__Requirement__: Within the data that follows, set down exactly the lines from the one containing "first_foot = len(top);" through the one containing "shown = obj.evaluated_get(depsgraph)", both ends included.

+++++

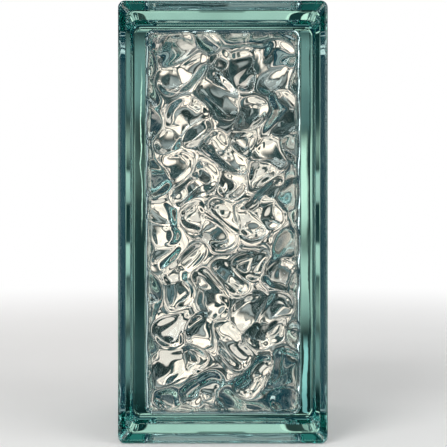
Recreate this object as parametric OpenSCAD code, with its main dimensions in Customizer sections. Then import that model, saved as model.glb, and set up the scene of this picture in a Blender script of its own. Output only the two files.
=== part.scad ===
// Hollow glass block, half size, with an ice relief pressed inside both faces.
// Two pressed glass halves are fused rim to rim along a seam round the block's middle.
// The block stands on a short side: X is its width, Y its depth and Z its height.
// Its front face looks towards -Y, and the origin is at the middle of its base.

/* [Block] */
// Width of the block across its faces
block_width = 90; // [80:1:140]
// Height of the block as it stands
block_height = 190; // [140:1:240]
// Depth of the block from face to face
block_depth = 80; // [74:1:100]

/* [Faces] */
// Mean thickness of each face
face_thickness = 8.5; // [7:0.5:12]
// Radius of the four corners of each face
corner_radius = 3; // [2.5:0.5:8]
// Rounding of the edge round each outer face
edge_radius = 1.5; // [0.5:0.25:2.25]

/* [Mortar channel] */
// Width of the lip behind each face, its rounded edge included
lip_width = 8; // [6:0.5:12]
// Depth of the channel below the lips
channel_depth = 2.5; // [2:0.5:5]
// Width of the slope from a lip down to the channel's floor
lip_slope = 4; // [1:0.5:5]
// Radius of the four corners of the channel's floor
channel_corner = 3.5; // [3:0.5:6]

/* [Side walls] */
// Thickness of the side walls where they meet the faces
wall_at_face = 8.5; // [7:0.5:10]
// Thickness of the side walls at the seam, where the plunger's draft leaves less
wall_at_seam = 6.5; // [5:0.5:7]
// Radius of the corners between the side walls, inside
inner_corner = 4; // [3.5:0.5:10]
// Fillet between each face and its side walls, inside
inner_fillet = 2.5; // [1:0.25:3]

/* [Seam] */
// Radius of the bead's round section
bead_radius = 2.5; // [2:0.5:3.5]
// Height of the bead above the channel's floor
bead_height = 1; // [0.5:0.25:2]

/* [Ice relief] */
// Mean spacing of the lumps of glass
lump_pitch = 12; // [9:0.5:20]
// How far a lump strays from an even grid, as a share of the spacing
lump_scatter = 1; // [0:0.05:1]
// Mean radius of curvature of a lump's crown
lump_radius = 12; // [10:1:40]
// How much that radius differs from lump to lump, as a share
radius_spread = 0.4; // [0:0.05:0.5]
// Steepest slope at the middle of a lump
lump_tilt = 0.15; // [0:0.01:0.25]
// Height over which two lumps blend in the groove between them
groove_blend = 0.45; // [0.05:0.05:0.6]
// How far the grooves sway to either side
groove_sway = 2.5; // [0:0.5:4]
// Length of the sway along the block's height
sway_length = 27; // [15:1:60]
// Length of the sway across the block's width
sway_width = 35; // [15:1:60]
// Most that the relief leaves the mean thickness of the face
relief_limit = 1.5; // [0.5:0.1:2]
// Spacing of the points that carry the relief
relief_step = 2.5; // [2.5:0.25:6]

/* [Hidden] */
$fn = 64;

glass_tint = [0.36, 0.60, 0.60, 0.55];
overrun = 1;
half_depth = block_depth / 2;

half_size = [block_width / 2, block_height / 2];

// From the middle of the block to the centres of the corners of lips and channel
slope_inset = channel_depth + channel_corner;
lip_span = half_size - corner_radius * [1, 1];
channel_span = half_size - slope_inset * [1, 1];
// Height of the lip's underside, and of the point where its slope has left the channel
lip_start = half_depth - lip_width;
slope_start = lip_start - slope_inset * lip_slope / channel_depth;

// The hollow of one half, whose walls lean in by the draft from seam to face
hollow_span = half_size - (channel_depth + wall_at_face + inner_corner) * [1, 1];
hollow_height = half_depth - face_thickness + relief_limit;
hollow_lean = wall_at_face - wall_at_seam;
hollow_reach = inner_corner + hollow_lean;

// The relief's grid covers the hollow and runs past it on all sides
relief_level = half_depth - face_thickness;
relief_half = [for (span = hollow_span) span + hollow_reach + overrun];
columns = ceil(2 * relief_half.x / relief_step);
rows = ceil(2 * relief_half.y / relief_step);
// Mean drop from a lump's crown, over lumps on such a grid
mean_drop = lump_pitch * lump_pitch / (11 * lump_radius);

// One lump for each square of an even grid of that spacing, as centre, slope and radius
lump_reach = 2;
lumps_x = ceil((relief_half.x + groove_sway) / lump_pitch) + lump_reach;
lumps_y = ceil((relief_half.y + groove_sway) / lump_pitch) + lump_reach;
lumps = [for (i = [-lumps_x:lumps_x]) [for (j = [-lumps_y:lumps_y])
    [lump_centre(i, j), lump_slope(i, j), lump_bend(i, j)]]];

// A repeatable scatter between -1 and 1 for square i, j and trait k
function scatter(i, j, k) =
    let (wild = sin(127.1 * i + 311.7 * j + 74.7 * k) * 43758.5453)
    2 * (wild - floor(wild)) - 1;
function lump_centre(i, j) = [
    lump_pitch * (i + lump_scatter * scatter(i, j, 1) / 2),
    lump_pitch * (j + lump_scatter * scatter(i, j, 2) / 2)
];
function lump_slope(i, j) = lump_tilt * [scatter(i, j, 3), scatter(i, j, 4)];
function lump_bend(i, j) = lump_radius * (1 + radius_spread * scatter(i, j, 5));

// Height of one lump at a point: its slope less the fall of its round crown
function crown(lump, point) =
    let (away = point - lump[0])
    lump[1] * away - away * away / (2 * lump[2]);
// The highest of the crowns round a point, blended where two are about as high
function lump_height(point) =
    let (
        i = round(point.x / lump_pitch) + lumps_x,
        j = round(point.y / lump_pitch) + lumps_y,
        near = [for (di = [-lump_reach:lump_reach]) for (dj = [-lump_reach:lump_reach])
            exp(crown(lumps[i + di][j + dj], point) / groove_blend)]
    )
    mean_drop + groove_blend * ln(near * [for (share = near) 1]);
// Top of the hollow above the seam: the swayed lumps stand down into it, within the limit
function relief_height(point) =
    let (
        sway = [sin(360 * point.y / sway_length), sin(360 * point.x / sway_width)],
        rise = -lump_height(point + groove_sway * sway)
    )
    relief_level + rise / sqrt(1 + pow(rise / relief_limit, 2));

front_half();
back_half();

module front_half() {
    color(glass_tint) translate([0, 0, block_height / 2]) rotate([90, 0, 0]) pressed_half();
}

// The same pressing, turned about so that the two rims meet
module back_half() {
    color(glass_tint) translate([0, 0, block_height / 2]) rotate([0, 0, 180]) rotate([90, 0, 0])
        pressed_half();
}

// One half, with its rim on z = 0 and its outer face on top
module pressed_half() {
    difference() {
        union() {
            translate([0, 0, lip_start]) rounded_block(lip_span, lip_width) lip_profile();
            lip_root();
            rounded_block(channel_span, half_depth - edge_radius) channel_profile();
        }
        intersection() {
            rounded_block(hollow_span, hollow_height) hollow_profile();
            relief_block();
        }
    }
}

// A block whose corner centres are at span. The child, drawn from x = 0 outwards,
// is the profile of its sides and goes all the way round.
module rounded_block(span, height) {
    translate([-span.x, -span.y, 0]) cube([2 * span.x, 2 * span.y, height]);
    for (side = [0, 1]) {
        mirror([side, 0, 0]) translate([span.x, 0, 0]) rotate([90, 0, 0])
            linear_extrude(2 * span.y, center = true) children();
        mirror([0, side, 0]) translate([0, span.y, 0]) rotate([90, 0, 90])
            linear_extrude(2 * span.x, center = true) children();
        for (end = [0, 1]) mirror([side, 0, 0]) mirror([0, end, 0])
            translate([span.x, span.y, 0]) rotate_extrude(angle = 90) children();
    }
}

// Outside of a lip, ending in the rounded edge of the face
module lip_profile() {
    square([corner_radius - edge_radius, lip_width]);
    square([corner_radius, lip_width - edge_radius]);
    translate([corner_radius - edge_radius, lip_width - edge_radius]) intersection() {
        square(edge_radius);
        circle(edge_radius);
    }
}

// The slope under a lip, mitred at the corners and running on inside the channel's floor
module lip_root() {
    intersection() {
        rounded_block(lip_span, lip_start) square([corner_radius, lip_start]);
        rotate([90, 0, 0]) linear_extrude(block_height, center = true) root_outline(half_size.x);
        rotate([90, 0, 90]) linear_extrude(block_width, center = true) root_outline(half_size.y);
    }
}
module root_outline(reach) {
    polygon([
        [slope_inset - reach, slope_start],
        [reach - slope_inset, slope_start],
        [reach, lip_start],
        [-reach, lip_start]
    ]);
}

// Outside of a side wall below the lip: the channel's floor and half of the fused bead
module channel_profile() {
    square([channel_corner, half_depth - edge_radius]);
    intersection() {
        square([channel_corner + bead_height, bead_radius]);
        translate([channel_corner + bead_height - bead_radius, 0]) circle(bead_radius);
    }
}

// Inside of a side wall: it leans in by the draft and ends in the fillet
module hollow_profile() {
    slant = norm([hollow_height, hollow_lean]);
    centre_height = hollow_height - inner_fillet;
    centre_reach = hollow_reach
        - (inner_fillet * slant + centre_height * hollow_lean) / hollow_height;
    touch = [centre_reach, centre_height] + inner_fillet / slant * [hollow_height, hollow_lean];
    intersection() {
        square([hollow_reach, hollow_height]);
        union() {
            polygon([
                [0, 0],
                [hollow_reach, 0],
                touch,
                [centre_reach, hollow_height],
                [0, hollow_height]
            ]);
            translate([centre_reach, centre_height]) circle(inner_fillet);
        }
    }
}

// A block with the ice relief on top, on a grid of points, and its sides past the hollow
module relief_block() {
    step = [2 * relief_half.x / columns, 2 * relief_half.y / rows];
    spots = [for (i = [0:columns]) for (j = [0:rows]) [i * step.x, j * step.y] - relief_half];
    rim = concat(
        [for (i = [0:columns - 1]) spot(i, 0)],
        [for (j = [0:rows - 1]) spot(columns, j)],
        [for (i = [columns:-1:1]) spot(i, rows)],
        [for (j = [rows:-1:1]) spot(0, j)]
    );
    top = [for (place = spots) [place.x, place.y, relief_height(place)]];
    foot = [for (index = rim) [spots[index].x, spots[index].y, -overrun]];
    first_foot = len(top);
    middle = first_foot + len(foot);
    polyhedron(
        points = concat(top, foot, [[0, 0, -overrun]]),
        faces = concat(
            [for (i = [0:columns - 1]) for (j = [0:rows - 1]) for (half = [0, 1]) half == 0
                ? [spot(i, j), spot(i, j + 1), spot(i + 1, j + 1)]
                : [spot(i, j), spot(i + 1, j + 1), spot(i + 1, j)]],
            [for (k = [0:len(rim) - 1]) let (next = (k + 1) % len(rim))
                [rim[k], rim[next], first_foot + next, first_foot + k]],
            [for (k = [0:len(rim) - 1]) let (next = (k + 1) % len(rim))
                [middle, first_foot + k, first_foot + next]]
        )
    );
}
function spot(i, j) = i * (rows + 1) + j;
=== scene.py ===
# Dresses the hollow glass block: one fused glass body with an ice relief inside both faces
import math
import bpy
import numpy as np
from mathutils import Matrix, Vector


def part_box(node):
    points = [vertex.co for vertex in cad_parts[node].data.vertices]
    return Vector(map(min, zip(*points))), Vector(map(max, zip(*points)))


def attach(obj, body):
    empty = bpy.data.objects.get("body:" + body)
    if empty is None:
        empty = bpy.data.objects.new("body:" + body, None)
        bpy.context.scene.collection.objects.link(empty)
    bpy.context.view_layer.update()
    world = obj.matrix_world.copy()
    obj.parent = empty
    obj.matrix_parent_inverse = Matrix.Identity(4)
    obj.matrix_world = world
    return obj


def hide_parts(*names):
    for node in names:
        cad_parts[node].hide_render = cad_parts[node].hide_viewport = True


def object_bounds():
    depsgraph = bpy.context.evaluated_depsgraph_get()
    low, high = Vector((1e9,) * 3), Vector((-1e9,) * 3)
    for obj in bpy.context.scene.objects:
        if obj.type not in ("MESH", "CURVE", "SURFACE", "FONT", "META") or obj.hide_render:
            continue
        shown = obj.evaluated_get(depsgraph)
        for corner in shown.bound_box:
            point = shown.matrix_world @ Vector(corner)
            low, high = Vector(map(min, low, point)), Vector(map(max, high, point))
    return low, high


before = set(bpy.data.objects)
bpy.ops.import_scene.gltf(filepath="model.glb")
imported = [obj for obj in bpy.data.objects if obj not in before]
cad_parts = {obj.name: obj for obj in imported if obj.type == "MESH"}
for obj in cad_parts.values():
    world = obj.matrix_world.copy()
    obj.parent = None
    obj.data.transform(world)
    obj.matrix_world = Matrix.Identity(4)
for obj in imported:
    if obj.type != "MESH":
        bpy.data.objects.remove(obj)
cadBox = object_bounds()
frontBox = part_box("front_half")

# Lengths are in millimetres where nothing else is said, and the block's come from the frame
millimetre = 0.001
blockWidth = (cadBox[1].x - cadBox[0].x) / millimetre
blockHeight = (cadBox[1].z - cadBox[0].z) / millimetre
halfDepth = (frontBox[1].y - frontBox[0].y) / millimetre
blockMiddle = Vector((0, 0, blockHeight / 2 * millimetre))


# The ice relief on the inner side of a face, in millimetres and slopes: round lumps of
# glass, fine lumps on them, and the waves that bend the grooves between them
relief = dict(
    coarse=dict(pitch=12.0, scatter=1.0, radius=12.0, spread=0.4, tilt=0.15, blend=0.45, first=0),
    fine=dict(pitch=6.0, scatter=0.9, radius=60.0, spread=0.4, tilt=0.04, blend=0.06, first=10),
    reach=2,                                        # how many squares off a lump still counts
    meanDrop=11,                                    # pitch squared over radius and mean drop
    warp=2.5, wave=(27.0, 35.0),                    # sway of the grooves and its two lengths
    limit=1.5, step=0.55,                           # most rise, and spacing of the mesh
    mixture=(127.1, 311.7, 74.7), stretch=43758.5453,   # makes a scatter of a lump's numbers
)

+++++

__Task output__:
    first_foot = len(top);
    middle = first_foot + len(foot);
    polyhedron(
        points = concat(top, foot, [[0, 0, -overrun]]),
        faces = concat(
            [for (i = [0:columns - 1]) for (j = [0:rows - 1]) for (half = [0, 1]) half == 0
                ? [spot(i, j), spot(i, j + 1), spot(i + 1, j + 1)]
                : [spot(i, j), spot(i + 1, j + 1), spot(i + 1, j)]],
            [for (k = [0:len(rim) - 1]) let (next = (k + 1) % len(rim))
                [rim[k], rim[next], first_foot + next, first_foot + k]],
            [for (k = [0:len(rim) - 1]) let (next = (k + 1) % len(rim))
                [middle, first_foot + k, first_foot + next]]
        )
    );
}
function spot(i, j) = i * (rows + 1) + j;
=== scene.py ===
# Dresses the hollow glass block: one fused glass body with an ice relief inside both faces
import math
import bpy
import numpy as np
from mathutils import Matrix, Vector


def part_box(node):
    points = [vertex.co for vertex in cad_parts[node].data.vertices]
    return Vector(map(min, zip(*points))), Vector(map(max, zip(*points)))


def attach(obj, body):
    empty = bpy.data.objects.get("body:" + body)
    if empty is None:
        empty = bpy.data.objects.new("body:" + body, None)
        bpy.context.scene.collection.objects.link(empty)
    bpy.context.view_layer.update()
    world = obj.matrix_world.copy()
    obj.parent = empty
    obj.matrix_parent_inverse = Matrix.Identity(4)
    obj.matrix_world = world
    return obj


def hide_parts(*names):
    for node in names:
        cad_parts[node].hide_render = cad_parts[node].hide_viewport = True


def object_bounds():
    depsgraph = bpy.context.evaluated_depsgraph_get()
    low, high = Vector((1e9,) * 3), Vector((-1e9,) * 3)
    for obj in bpy.context.scene.objects:
        if obj.type not in ("MESH", "CURVE", "SURFACE", "FONT", "META") or obj.hide_render:
            continue
        shown = obj.evaluated_get(depsgraph)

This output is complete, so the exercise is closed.